Warrior Canine Connection is a program that uses military veterans, called “Warriors,” to train puppies to assist wounded warriors. The program was abruptly ousted from two military facilities last month, with no explanation.

According to its website, Warrior Canine Connection “utilizes a Mission Based Trauma Recovery model to help recovering Warriors reconnect with life, their families, their communities, and each other.” The Warriors work with dogs from puppyhood through adulthood, training them to be service dogs for wounded Warriors.

“Warrior Trainers benefit from the animal-human connection, while wounded Warriors receive the support that a service dog can provide,” the site says.

The program was operating in three locations: Walter Reed National Military Medical Center in Bethesda, Maryland; Department of Veterans Affairs Medical Center in Menlo Park, California, and Warrior Transition Unit in Fort Belvoir, Virginia; with a fourth on the way in Boyds, Maryland.

Last month, on Oct. 27, the dog training staff at Fort Belvoir and at the Walter Reed National Military Medical Center were told to leave their offices that afternoon.
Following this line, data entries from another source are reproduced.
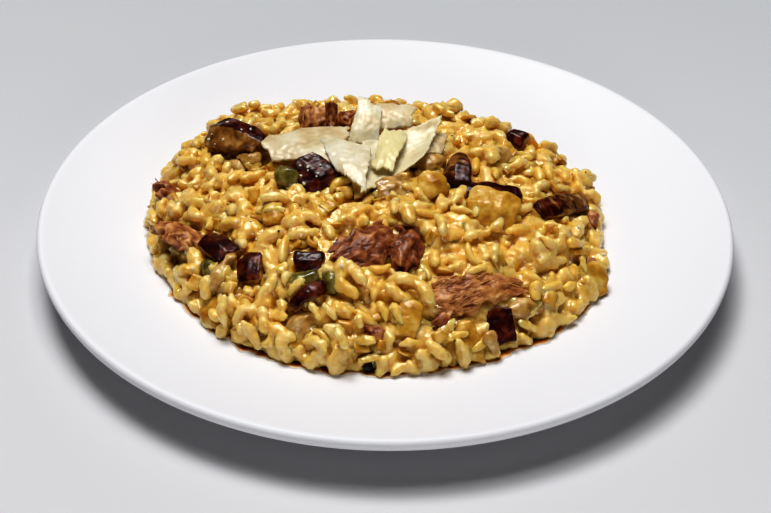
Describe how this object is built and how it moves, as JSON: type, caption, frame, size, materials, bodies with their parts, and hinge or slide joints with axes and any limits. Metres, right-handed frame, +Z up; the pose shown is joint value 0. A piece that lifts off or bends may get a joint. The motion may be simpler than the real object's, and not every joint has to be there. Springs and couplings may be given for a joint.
{
  "type": "plated rice dish",
  "caption": "Low mound of creamy golden risotto with pieces of duck, dark mushroom, onion and cheese shavings, served on a shallow round white plate that stands on a foot ring.",
  "frame": {"origin": "centre of the plate on the table, under its foot ring", "axes": "+Z up, the plate's axis and its shortest extent; -Y towards the camera that took the picture; +X to the right of the picture"},
  "size_m": [0.25, 0.25, 0.05],
  "materials": {
    "duck_meat": "moist, fibrous dark brown meat",
    "green_pieces": "wet olive green",
    "dark_mushroom": "wet, near-black purple-brown skin",
    "pale_mushroom": "moist olive-beige flesh",
    "onion": "wet, translucent yellow",
    "hard_cheese": "ivory, slightly translucent shaving",
    "peppercorn": "black and wrinkled",
    "porcelain": "glossy white glaze",
    "risotto_rice": "golden, wet and creamy"
  },
  "bodies": {
    "root": {"duck_bit_low": "duck_meat", "duck_bit_right": "duck_meat", "duck_crisp": "duck_meat", "duck_front": "duck_meat", "duck_left_edge": "duck_meat", "duck_shreds_left": "duck_meat", "duck_shreds_right": "duck_meat", "duck_slab_left": "duck_meat", "duck_slab_right": "duck_meat", "duck_top": "duck_meat", "duck_under_shreds": "duck_meat", "green_cross_a": "green_pieces", "green_cross_b": "green_pieces", "green_left": "green_pieces", "green_top": "green_pieces", "mushroom_arc": "dark_mushroom", "mushroom_back_dark": "dark_mushroom", "mushroom_button": "pale_mushroom", "mushroom_cap_back": "dark_mushroom", "mushroom_dark_middle": "dark_mushroom", "mushroom_edge_right": "dark_mushroom", "mushroom_hollow_front": "dark_mushroom", "mushroom_left": "dark_mushroom", "mushroom_pale_round": "pale_mushroom", "mushroom_pale_strip": "pale_mushroom", "mushroom_quarter_back": "dark_mushroom", "mushroom_round_middle": "pale_mushroom", "mushroom_slice_right": "dark_mushroom", "mushroom_square_left": "dark_mushroom", "mushroom_square_top": "dark_mushroom", "mushroom_stem_left": "pale_mushroom", "mushroom_stemmed": "pale_mushroom", "mushroom_strip_front": "pale_mushroom", "mushroom_strip_low": "pale_mushroom", "mushroom_under_flake": "pale_mushroom", "onion_back": "onion", "onion_back_far": "onion", "onion_back_left": "onion", "onion_corner_right": "onion", "onion_fold_middle": "onion", "onion_lump_front": "onion", "onion_slab_front": "onion", "onion_slab_right": "onion", "onion_triangle_front": "onion", "onion_upper_left": "onion", "onion_wedge_front": "onion", "onion_wedge_left": "onion", "parmesan_back": "hard_cheese", "parmesan_centre": "hard_cheese", "parmesan_inner": "hard_cheese", "parmesan_left": "hard_cheese", "parmesan_right": "hard_cheese", "parmesan_small": "hard_cheese", "parmesan_top": "hard_cheese", "peppercorn": "peppercorn", "plate": "porcelain", "rice_heap": "risotto_rice"}
  },
  "joints": []
}
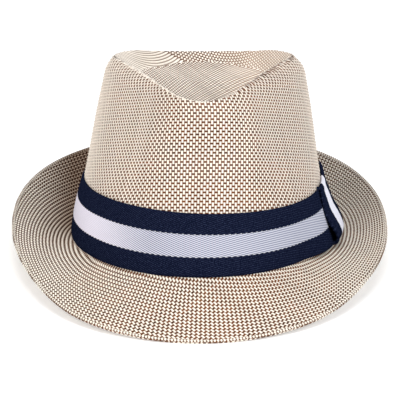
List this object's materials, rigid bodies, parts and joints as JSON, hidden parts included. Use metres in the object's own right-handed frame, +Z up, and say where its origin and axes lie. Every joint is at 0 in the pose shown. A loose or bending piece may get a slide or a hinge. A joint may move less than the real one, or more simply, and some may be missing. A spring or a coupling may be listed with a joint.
{
  "type": "straw fedora",
  "caption": "Woven straw fedora with a pinched crown, a dented top, a striped ribbon band, an upright ribbon bow at the side and a brim that droops in front and turns up behind.",
  "frame": {"origin": "on the surface the hat rests on, under the middle of its bounding box", "axes": "+Z up, -Y toward the front of the hat, +X toward the wearer's left, where the bow is"},
  "size_m": [0.2254, 0.2692, 0.1209],
  "materials": {
    "straw": "plain-woven cream and brown paper straw, matt",
    "ribbon": "navy ribbon with a pale grey-white twill stripe, faint sheen"
  },
  "bodies": {
    "root": {"crown": "straw", "brim": "straw", "band": "ribbon", "bow": "ribbon"}
  },
  "joints": []
}
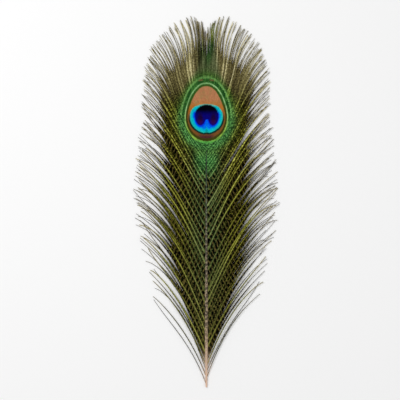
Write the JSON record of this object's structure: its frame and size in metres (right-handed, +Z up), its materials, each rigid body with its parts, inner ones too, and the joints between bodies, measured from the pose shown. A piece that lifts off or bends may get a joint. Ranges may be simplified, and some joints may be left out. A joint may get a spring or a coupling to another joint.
{
  "type": "peacock feather",
  "caption": "Peacock eye feather, cut short and lying face up: a slender arched shaft with long curving barbs on both sides and a flat vane that carries the eye.",
  "frame": {"origin": "middle of the feather's length and width, on the plane that it lies on", "axes": "+Y along the shaft from the cut quill to the tip, +X to the feather's right, +Z up out of its face"},
  "size_m": [0.1118, 0.28, 0.0051],
  "materials": {
    "feather": "fine silky barbs with an iridescent gleam, bronze and olive green, with a blue and copper eye"
  },
  "bodies": {
    "root": {"feather": "feather"}
  },
  "joints": []
}
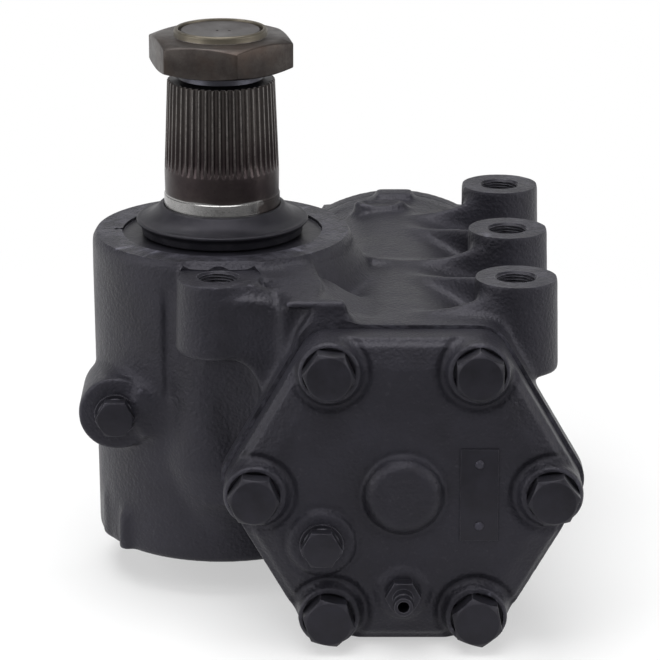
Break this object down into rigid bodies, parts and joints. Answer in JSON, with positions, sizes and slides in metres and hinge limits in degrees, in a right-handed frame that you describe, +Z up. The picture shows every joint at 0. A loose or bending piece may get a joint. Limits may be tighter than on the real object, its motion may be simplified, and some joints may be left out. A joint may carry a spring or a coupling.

“At two o’clock in the afternoon, I received a phone call saying there was a stop work order. There was no explanation whatsoever as to why that was the decision,” explained Warrior Canine Connection Executive Director Rick Yount, according to WTOP.

He has been unable to get answers as to why and explained that as far as he knows, there haven’t been any complaints about the dogs or the service they provide.

“We’re trying to get answers. Why would — all of the sudden — a program be halted that was serving patients?” Yount asked. “We’ve heard absolutely nothing.”

The Warrior Canine Connection’s contract with Fort Belvoir was not set to expire until 2019.

“There’s no question that this program saves lives,” he said, recalling that some of the veterans who participated in the training program told him that being visited by the dogs and training with them gave them a reason to get out of bed in the morning.